Prof. Brodbeck, einer der Hauptredner des Kongresses, widersprach als Volkswirt und Buddhist der Vorstellung, man könnte eine buddhistische Wirtschaftsökonomie aus der Lehre des Buddha kreieren. Zur Zeit des Buddha gab es diese Art von Geldverkehr, die wir heute oder auch schon in kleinerem Maßstab zu Beginn unserer Zeitrechnung hatten, nicht. So hat der Buddha auch keine Aussagen dazu gemacht. Interessant ist sicher die Gleichsetzung der anerkannten Mechanismen unserer Wirtschaft mit den drei Geistesgiften. So kann man Wachstum mit Begierde, Konkurrenz mit Aggression und dass man Geld einen spezifischen unabhängigen Eigenwert zuspricht mit Unwissenheit gleichsetzen. Solange unser Wirtschaftssystem auf dieser Basis ruht, die von den allermeisten als notwendig akzeptiert wird und auch an Universitäten usw. gelehrt wird, werden wir kaum zu einer gerechteren oder ethischen Wirtschaftsordnung kommen.
Patentrezepte für eine neue Ordnung sind derzeit nicht zu erkennen, aber es gibt verschiedene Maßnahmen, die auf regionaler oder auch globaler Ebene etwas bewirken können. So ist man als Buddhist in der Verantwortung, seinen Umgang mit Geld zu überprüfen, sich zu überlegen, wofür und wo man sein Geld ausgibt oder es anlegt, damit man damit zumindest möglichst wenig Schaden anrichtet.
Was das Handeln auf persönlicher Ebene betrifft, so hat die Zuhörer der Vortrag von Wilfried Reuter sehr berührt, der als Frauenarzt in einer Klinik arbeitet. Er erzählte die Geschichte eines viel zu früh geborenen Babys und seine Gedanken und Handlungen, die ein würdiges Sterben des mit hoher Wahrscheinlichkeit nicht auf Dauer lebensfähigen Kindes ermöglichen sollten.
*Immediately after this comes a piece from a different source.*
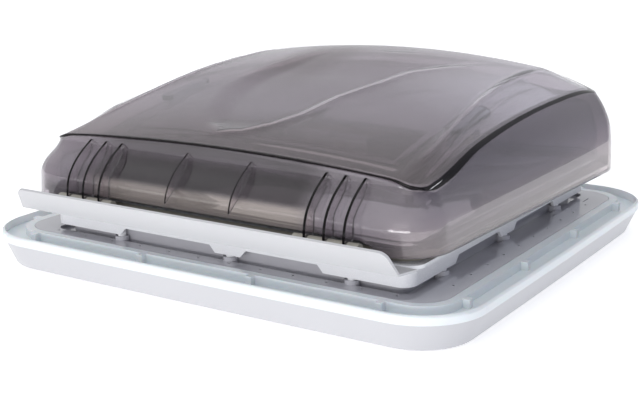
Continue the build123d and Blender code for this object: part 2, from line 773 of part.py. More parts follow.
# Screws: twelve up through the plateau into the pegs, four up through the trim columns
for name, places, seat, length in (
        ("clamp_screws", peg_places, plateau_bottom, clamp_screw_length),
        ("trim_screws", column_places, screw_head_height + seat_gap, trim_screw_length)):
    with BuildPart() as screws:
        with BuildSketch(Plane.XY.offset(seat - screw_head_height)):
            with Locations(*places):
                Circle(screw_head_radius)
                RegularPolygon(screw_radius, 6, mode=Mode.SUBTRACT)
        extrude(amount=screw_head_height)
        with BuildSketch(Plane.XY.offset(seat - screw_head_height / 2)):
            with Locations(*places):
                Circle(screw_radius)
        extrude(amount=length + screw_head_height / 2)
        chamfer(screws.faces().group_by(Axis.Z)[-1].edges(), screw_radius / 3)
    save(screws.part, name)

# Guide rails for the shoes of the bow, on the inner sides of the skirt
rail_inner = skirt_inner - rail_leg
for side, name in ((-1, "guide_rail_left"), (1, "guide_rail_right")):
    with BuildPart() as guide_rail:
        with BuildSketch(Plane.XZ.offset(-rail_end)):
            with BuildLine():
                Polyline((side * skirt_inner, rail_top), (side * rail_inner, rail_top),
                         (side * rail_inner, rail_top - rail_height),
                         (side * (skirt_inner - rail_height), rail_top - rail_height),
                         (side * (skirt_inner - rail_height), rail_top - rail_leg),
                         (side * skirt_inner, rail_top - rail_leg), close=True)
            make_face()
        extrude(amount=rail_end - rail_start)
        with BuildSketch(Plane.XY.offset(rail_top - rail_leg)):
            with Locations(*peg_places):
                Circle(peg_radius + seat_gap)
        extrude(amount=rail_leg, mode=Mode.SUBTRACT)
    save(guide_rail.part, name)

# Keepers on the rear of the frame that hold the closed bow
keeper_back = bow_rear_y + bow_tube_radius + run_gap
keeper_low = bow_z - bow_tube_radius - run_gap - keeper_wall
keeper_high = bow_z + bow_tube_radius + run_gap + keeper_wall
with BuildPart() as latch_keepers:
    for side in (-1, 1):
        with BuildSketch(Plane.YZ.offset(side * keeper_place - keeper_width / 2)):
            with BuildLine():
                Polyline((bow_rear_y - keeper_reach, keeper_low),
                         (keeper_back + keeper_wall, keeper_low),
                         (keeper_back + keeper_wall, flange_top),
                         (upstand_half - upstand_wall, flange_top),
                         (upstand_half - upstand_wall, flange_top + keeper_wall),
                         (keeper_back + keeper_wall, flange_top + keeper_wall),
                         (keeper_back + keeper_wall, keeper_high),
                         (bow_rear_y, keeper_high), (bow_rear_y, keeper_high - keeper_wall),
                         (keeper_back, keeper_high - keeper_wall),
                         (keeper_back, keeper_low + keeper_wall),
                         (bow_rear_y - keeper_reach, keeper_low + keeper_wall), close=True)
            make_face()
        extrude(amount=keeper_width)
save(latch_keepers.part, "latch_keepers")

# Brackets under the flange of the inner dome that carry the bow
lug_inner = bow_half + hub_half_width + run_gap
for side, name in ((-1, "bow_bracket_left"), (1, "bow_bracket_right")):
    with BuildPart() as bow_bracket:
        with BuildSketch(Plane.XY.offset(pane_top)):
            bracket_length = bracket_outer - lug_inner
            with Locations((side * (lug_inner + bracket_length / 2), bow_pivot_y)):
                Rectangle(bracket_length, lug_width)
        extrude(amount=bracket_height)
        with BuildSketch(Plane.YZ.offset(min(side * lug_inner, side * (lug_inner + lug_thickness)))):
            with Locations((bow_pivot_y, bow_z)):
                Circle(lug_width / 2)
            lug_rise = pane_top + bracket_height - bow_z
            with Locations((bow_pivot_y, bow_z + lug_rise / 2)):
                Rectangle(lug_width, lug_rise)
            with Locations((bow_pivot_y, bow_z)):
                Circle(bow_pin_radius + pin_gap, mode=Mode.SUBTRACT)
        extrude(amount=lug_thickness)
    save(bow_bracket.part, name)

# Pivot pins of the bow
with BuildPart() as bow_pins:
    for side in (-1, 1):
        pin_end = lug_inner + lug_thickness
        with BuildSketch(Plane.YZ.offset(min(side * pin_end, side * (bow_half - hub_half_width)))):
            with Locations((bow_pivot_y, bow_z)):
                Circle(bow_pin_radius)
        extrude(amount=pin_end - bow_half + hub_half_width)
    chamfer(bow_pins.edges().filter_by(GeomType.CIRCLE), bow_pin_radius / 5)
save(bow_pins.part, "bow_pins")

# Bow: a bent tube with a stub at each rear corner for its shoe
tube_start = bow_pivot_y + hub_neck
shoe_start = rail_inner - seat_gap / 2
stub_start = bow_half - bow_bend
with BuildPart() as bow_tube:
    with BuildLine(Plane.XY.offset(bow_z)) as bow_path:
        FilletPolyline((-bow_half, tube_start), (-bow_half, bow_rear_y), (bow_half, bow_rear_y),
                       (bow_half, tube_start), radius=bow_bend)
    with BuildSketch(Plane(origin=(-bow_half, tube_start, bow_z), x_dir=(1, 0, 0),
                           z_dir=(0, 1, 0))):
        Circle(bow_tube_radius)
        Circle(bow_tube_radius - bow_tube_wall, mode=Mode.SUBTRACT)
    sweep(path=bow_path.line)
    for side in (-1, 1):
        stub_length = shoe_start + shoe_width + seat_gap - stub_start
        with BuildSketch(Plane.YZ.offset(min(side * stub_start, side * (stub_start + stub_length)))):
            with Locations((bow_rear_y, bow_z)):
                Circle(stub_radius)
        extrude(amount=stub_length)
save(bow_tube.part, "bow_tube")

# Hubs at the front ends of the bow, each plugged into the tube
with BuildPart() as bow_hubs:
    for side in (-1, 1):
        with BuildSketch(Plane.YZ.offset(side * bow_half - hub_half_width)):
            with Locations((bow_pivot_y, bow_z)):
                Circle(hub_radius)
        extrude(amount=2 * hub_half_width)
        with BuildSketch(Plane.XZ.offset(-bow_pivot_y)):
            with Locations((side * bow_half, bow_z)):
                Circle(hub_half_width)
        extrude(amount=-hub_neck)
        with BuildSketch(Plane.XZ.offset(-tube_start)):
            with Locations((side * bow_half, bow_z)):
                Circle(bow_tube_radius - bow_tube_wall - pin_gap)
        extrude(amount=-hub_neck)
    with BuildSketch(Plane.YZ.offset(-bow_half - hub_half_width)):
        with Locations((bow_pivot_y, bow_z)):
            Circle(bow_pin_radius + pin_gap)
    extrude(amount=2 * (bow_half + hub_half_width), mode=Mode.SUBTRACT)
save(bow_hubs.part, "bow_hubs")

# Shoes that ride on the guide rails
with BuildPart() as bow_shoes:
    for side in (-1, 1):
        with BuildSketch(Plane.YZ.offset(min(side * shoe_start, side * (shoe_start + shoe_width)))):
            with Locations((bow_rear_y, bow_z)):
                Circle(shoe_radius)
                Circle(stub_radius + pin_gap, mode=Mode.SUBTRACT)
        extrude(amount=shoe_width)
save(bow_shoes.part, "bow_shoes")

# Grip moulded round the middle of the bow, hollow under its front for the button
grip_bottom = bow_z - grip_below
grip_top = bow_z + grip_above
grip_mid_y = bow_rear_y + (grip_rear - grip_front) / 2
button_y = bow_rear_y - button_place
button_stop = grip_bottom + button_flange
button_top = button_stop + seat_gap + button_flange
with BuildPart() as bow_grip:
    with BuildSketch(Plane.XY.offset(grip_bottom)):
        with Locations((0, grip_mid_y)):
            RectangleRounded(2 * grip_half, grip_front + grip_rear, grip_corner)
    extrude(amount=grip_top - grip_bottom)
    fillet(bow_grip.faces().sort_by(Axis.Z)[-1].edges(), grip_edge)
    fillet(bow_grip.faces().sort_by(Axis.Z)[0].edges(), grip_edge)
    with BuildSketch(Plane.XY.offset(grip_bottom)):
        with Locations((0, button_y)):
            Rectangle(2 * (button_half + run_gap), button_depth + 2 * run_gap)
    extrude(amount=button_flange, mode=Mode.SUBTRACT)
    with BuildSketch(Plane.XY.offset(button_stop)):
        with Locations((0, button_y)):
            Rectangle(2 * (button_half + button_flange + run_gap),
                      button_depth + 2 * button_flange + run_gap)
    extrude(amount=button_flange + 3 * seat_gap + spring_height, mode=Mode.SUBTRACT)
    with BuildSketch(Plane.YZ.offset(-grip_half)):
        with Locations((bow_rear_y, bow_z)):
            Circle(bow_tube_radius + pin_gap)
    extrude(amount=2 * grip_half, mode=Mode.SUBTRACT)
save(bow_grip.part, "bow_grip")

# Lock button with the flange that stops it, and its folded leaf spring
with BuildPart() as lock_button:
    with BuildSketch(Plane.XY.offset(grip_bottom - button_proud)):
        with Locations((0, button_y)):
            Rectangle(2 * button_half, button_depth)
    extrude(amount=button_proud + button_flange + seat_gap)
    fillet(lock_button.faces().sort_by(Axis.Z)[0].edges(), button_flange / 2)
    with BuildSketch(Plane.XY.offset(button_stop + seat_gap)):
        with Locations((0, button_y)):
            Rectangle(2 * (button_half + button_flange / 2), button_depth + button_flange)
    extrude(amount=button_flange)
save(lock_button.part, "lock_button")
spring_near = [(spring_half * (-1) ** step - spring_fold / 2,
                button_top + seat_gap + step * spring_height / spring_leaves)
               for step in range(spring_leaves + 1)]
spring_far = [(x + spring_fold, z) for x, z in reversed(spring_near)]
with BuildPart() as button_spring:
    with BuildSketch(Plane.XZ.offset(-button_y - spring_width / 2)):
        with BuildLine():
            Polyline(*spring_near, *spring_far, close=True)
        make_face()
    extrude(amount=spring_width)
save(button_spring.part, "button_spring")

# Side rails: two channels one above the other, blind on top and fly screen below
rail_levels = [channel_base + step * (channel_gap + channel_flange) for step in (0, 1, 2)]
for side, name in ((-1, "side_rail_left"), (1, "side_rail_right")):
    with BuildPart() as side_rail:
        web = channel_outer - channel_wall
        with BuildSketch(Plane.XZ.offset(-channel_half_length)):
            with Locations((side * (web + channel_wall / 2),
                            (rail_levels[0] + rail_levels[-1] + channel_flange) / 2)):
                Rectangle(channel_wall, rail_levels[-1] + channel_flange - rail_levels[0])
            for level in rail_levels:
                with Locations((side * (channel_inner + web) / 2, level + channel_flange / 2)):
                    Rectangle(web - channel_inner, channel_flange)
        extrude(amount=2 * channel_half_length)
    save(side_rail.part, name)

# Cassettes of blind and screen, their pull bars and the folded fabrics
cassette_rear = cassette_start + cassette_depth
fold_start = bar_rest_y + bar_depth / 2 + seat_gap
fold_end = cassette_rear - cassette_wall - seat_gap
fold_step = (fold_end - fold_start) / (2 * pleat_count)
fold_high = (bar_height - pleat_rise) / 2 - bar_edge
for kind, end, level in (("blind", 1, blind_level), ("screen", -1, screen_level)):
    with BuildPart() as cassette:
        with BuildSketch(Plane.XY.offset(channel_base)):
            with Locations((0, end * (cassette_start + cassette_depth / 2))):
                Rectangle(2 * cassette_half, cassette_depth)
        extrude(amount=cassette_top - channel_base)
        with BuildSketch(Plane.XY.offset(channel_base + cassette_wall)):
            with Locations((0, end * (cassette_start + cassette_depth / 2 - cassette_wall))):
                Rectangle(2 * (cassette_half - cassette_wall), cassette_depth)
        extrude(amount=cassette_top - channel_base - 2 * cassette_wall, mode=Mode.SUBTRACT)
    save(cassette.part, f"{kind}_cassette")
    with BuildPart() as bar:
        with BuildSketch(Plane.YZ.offset(-bar_half_length)):
            with Locations((end * bar_rest_y, level)):
                RectangleRounded(bar_depth, bar_height, bar_edge)
        extrude(amount=2 * bar_half_length)
        with BuildSketch(Plane.XY.offset(level - bar_height / 2 - pull_drop)):
            with Locations((0, end * bar_rest_y)):
                RectangleRounded(2 * pull_half, pull_depth, pull_depth / 3)
        extrude(amount=pull_drop + bar_edge)
    save(bar.part, f"{kind}_bar")
    near = [(fold_start + step * fold_step, level - pleat_rise / 2 + fold_high * (-1) ** step)
            for step in range(2 * pleat_count + 1)]
    far = [(y, z + pleat_rise) for y, z in reversed(near)]
    with BuildPart() as folds:
        with BuildSketch(Plane.YZ.offset(-fabric_half)):
            with BuildLine():
                Polyline(*[(end * y, z) for y, z in near + far], close=True)
            make_face()
        extrude(amount=2 * fabric_half)
    save(folds.part, "blind_fabric" if kind == "blind" else "screen_net")
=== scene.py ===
import math

import bmesh
import bpy
from mathutils import Matrix, Vector


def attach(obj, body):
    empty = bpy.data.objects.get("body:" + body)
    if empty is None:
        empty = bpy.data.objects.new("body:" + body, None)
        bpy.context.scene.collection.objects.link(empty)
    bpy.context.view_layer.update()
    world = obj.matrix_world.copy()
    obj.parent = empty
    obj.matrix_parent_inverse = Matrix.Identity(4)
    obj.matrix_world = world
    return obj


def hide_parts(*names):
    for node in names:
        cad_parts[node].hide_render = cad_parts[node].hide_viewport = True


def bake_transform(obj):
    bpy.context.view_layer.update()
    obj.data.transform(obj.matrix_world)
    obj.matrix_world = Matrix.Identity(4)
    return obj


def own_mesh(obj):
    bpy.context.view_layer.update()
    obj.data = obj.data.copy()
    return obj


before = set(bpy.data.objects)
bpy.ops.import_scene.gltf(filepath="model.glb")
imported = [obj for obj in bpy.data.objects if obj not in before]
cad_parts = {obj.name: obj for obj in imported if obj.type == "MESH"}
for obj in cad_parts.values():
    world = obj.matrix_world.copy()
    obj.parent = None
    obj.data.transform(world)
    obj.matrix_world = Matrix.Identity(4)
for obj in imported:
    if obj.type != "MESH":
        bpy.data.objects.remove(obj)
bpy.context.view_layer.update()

# Caravan roof vent, closed. Metres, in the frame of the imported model: X along the hinge,
# Y to the rear, Z up. The panes of the dome are modelled here, because a glossy clear
# moulding needs a finer and smoother skin than the solid has.
MM = 0.001


# ---------------------------------------------------------------- finishes

def linear(code):
    """An sRGB hex value as a linear colour with full alpha."""
    parts = [int(code[i:i + 2], 16) / 255 for i in (1, 3, 5)]
    return (*[c / 12.92 if c <= 0.04045 else ((c + 0.055) / 1.055) ** 2.4 for c in parts], 1.0)


def add(tree, kind, inputs=(), **settings):
    """Adds one shader node; inputs are pairs of a socket and its value or the output it takes."""
    made = tree.nodes.new(kind)
    for name, value in settings.items():
        setattr(made, name, value)
    for socket, value in inputs:
        if isinstance(value, bpy.types.NodeSocket):
            tree.links.new(value, made.inputs[socket])
        else:
            made.inputs[socket].default_value = value
    return made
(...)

Dabei sind als langjähriger Praktizierender und Dharma-Lehrer die Sieben Erleuchtungsglieder (Pali: Bojjhanga) seine Stütze im Fällen von Entscheidungen und dem Ausführen der Handlungen. Es wurde deutlich, welch große Hilfestellung der Dharma und die Dharma-Praxis im täglichen Leben sein kann.
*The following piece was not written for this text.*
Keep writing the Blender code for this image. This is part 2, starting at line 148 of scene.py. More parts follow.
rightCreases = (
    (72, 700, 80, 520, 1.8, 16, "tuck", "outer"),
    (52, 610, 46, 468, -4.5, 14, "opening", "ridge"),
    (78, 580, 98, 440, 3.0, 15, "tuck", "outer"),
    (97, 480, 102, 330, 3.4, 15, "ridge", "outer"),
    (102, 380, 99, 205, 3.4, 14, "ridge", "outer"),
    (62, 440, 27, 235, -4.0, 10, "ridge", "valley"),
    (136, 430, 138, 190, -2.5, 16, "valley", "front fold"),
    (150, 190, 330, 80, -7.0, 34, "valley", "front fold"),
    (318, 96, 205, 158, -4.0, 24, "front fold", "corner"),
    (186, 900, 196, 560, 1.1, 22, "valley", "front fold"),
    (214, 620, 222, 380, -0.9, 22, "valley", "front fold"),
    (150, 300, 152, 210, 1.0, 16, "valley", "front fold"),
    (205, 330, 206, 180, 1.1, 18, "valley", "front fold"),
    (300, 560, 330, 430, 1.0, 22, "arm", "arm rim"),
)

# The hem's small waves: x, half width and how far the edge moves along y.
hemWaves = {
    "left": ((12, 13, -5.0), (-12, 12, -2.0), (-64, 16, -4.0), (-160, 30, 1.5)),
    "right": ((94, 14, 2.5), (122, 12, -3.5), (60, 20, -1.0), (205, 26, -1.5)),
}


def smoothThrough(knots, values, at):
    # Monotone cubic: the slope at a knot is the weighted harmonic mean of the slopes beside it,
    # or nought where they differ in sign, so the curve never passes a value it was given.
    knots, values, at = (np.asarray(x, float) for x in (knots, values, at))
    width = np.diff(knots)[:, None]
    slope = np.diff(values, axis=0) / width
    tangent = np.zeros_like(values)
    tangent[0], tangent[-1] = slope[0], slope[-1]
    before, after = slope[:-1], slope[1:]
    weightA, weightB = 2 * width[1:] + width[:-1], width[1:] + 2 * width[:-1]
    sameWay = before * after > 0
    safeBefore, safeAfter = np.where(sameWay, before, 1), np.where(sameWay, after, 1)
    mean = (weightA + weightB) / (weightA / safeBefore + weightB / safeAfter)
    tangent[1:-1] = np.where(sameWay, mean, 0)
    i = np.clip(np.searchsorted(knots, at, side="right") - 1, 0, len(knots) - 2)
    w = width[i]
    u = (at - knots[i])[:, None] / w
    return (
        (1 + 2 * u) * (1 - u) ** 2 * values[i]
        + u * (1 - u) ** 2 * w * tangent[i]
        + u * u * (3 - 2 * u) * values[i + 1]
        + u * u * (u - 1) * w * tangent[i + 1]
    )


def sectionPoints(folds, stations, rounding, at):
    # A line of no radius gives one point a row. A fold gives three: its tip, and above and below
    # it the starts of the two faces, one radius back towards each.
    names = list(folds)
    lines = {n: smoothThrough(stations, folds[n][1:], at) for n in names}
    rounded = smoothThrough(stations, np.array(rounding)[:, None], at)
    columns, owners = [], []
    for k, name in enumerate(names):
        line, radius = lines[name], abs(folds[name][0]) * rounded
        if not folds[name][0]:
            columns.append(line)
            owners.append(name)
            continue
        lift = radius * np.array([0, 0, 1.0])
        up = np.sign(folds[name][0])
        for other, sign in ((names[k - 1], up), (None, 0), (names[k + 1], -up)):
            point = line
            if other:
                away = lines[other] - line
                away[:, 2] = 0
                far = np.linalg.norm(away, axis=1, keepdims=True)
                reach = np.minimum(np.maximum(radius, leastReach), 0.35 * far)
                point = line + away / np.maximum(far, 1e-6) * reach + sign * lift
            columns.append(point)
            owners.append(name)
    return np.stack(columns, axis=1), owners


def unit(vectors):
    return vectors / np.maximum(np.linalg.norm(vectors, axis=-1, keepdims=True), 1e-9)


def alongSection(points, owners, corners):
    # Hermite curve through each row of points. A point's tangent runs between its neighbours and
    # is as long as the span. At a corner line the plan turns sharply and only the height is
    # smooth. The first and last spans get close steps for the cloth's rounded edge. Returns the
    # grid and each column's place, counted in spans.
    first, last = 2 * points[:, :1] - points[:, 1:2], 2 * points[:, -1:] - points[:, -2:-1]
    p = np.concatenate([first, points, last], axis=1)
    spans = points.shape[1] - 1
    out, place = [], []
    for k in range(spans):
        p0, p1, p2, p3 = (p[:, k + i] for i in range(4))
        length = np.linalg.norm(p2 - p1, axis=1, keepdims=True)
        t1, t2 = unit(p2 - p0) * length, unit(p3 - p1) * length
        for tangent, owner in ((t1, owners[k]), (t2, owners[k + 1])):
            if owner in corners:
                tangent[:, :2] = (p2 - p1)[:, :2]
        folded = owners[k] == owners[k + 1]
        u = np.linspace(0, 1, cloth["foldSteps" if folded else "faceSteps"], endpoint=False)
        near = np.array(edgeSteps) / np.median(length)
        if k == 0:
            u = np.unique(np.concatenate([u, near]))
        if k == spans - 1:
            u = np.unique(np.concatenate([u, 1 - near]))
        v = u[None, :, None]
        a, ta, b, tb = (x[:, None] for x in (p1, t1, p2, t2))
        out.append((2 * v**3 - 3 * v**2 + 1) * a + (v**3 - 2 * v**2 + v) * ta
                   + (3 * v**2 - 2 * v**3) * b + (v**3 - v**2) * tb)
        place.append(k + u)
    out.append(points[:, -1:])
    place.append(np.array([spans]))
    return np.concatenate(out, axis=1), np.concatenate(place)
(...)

Als einen wichtigen Punkt der letzten Podiumsdiskussion ist mir der eindringliche Appell von Sven Giegolt in Erinnerung, der über viele Jahre bei Attac aktiv war, dann in die Politik gewechselt hat und bei den Grünen eine "steile Karriere" hingelegt hat. Er sagte, dass ihm derzeit Angst und Bange wird, wenn die Grünen bei Wahlumfragen Werte von 30% haben. Er warb dafür, dass sich mehr Personen auch oder gerade aus den Reihen der Buddhisten in der Politik engagieren und sich für wichtige gesellschaftliche oder ökologische Themen einsetzen. Sicher macht man sich in gewisser Weise dabei die Finger schmutzig, in dem man Kompromisse eingehen muss. Man wird nicht alles Gewollte erreichen können, aber die Dinge vielleicht in eine richtige Richtung bewegen. Das ist dann etwas für Bodhisattvas mit festen Wurzeln.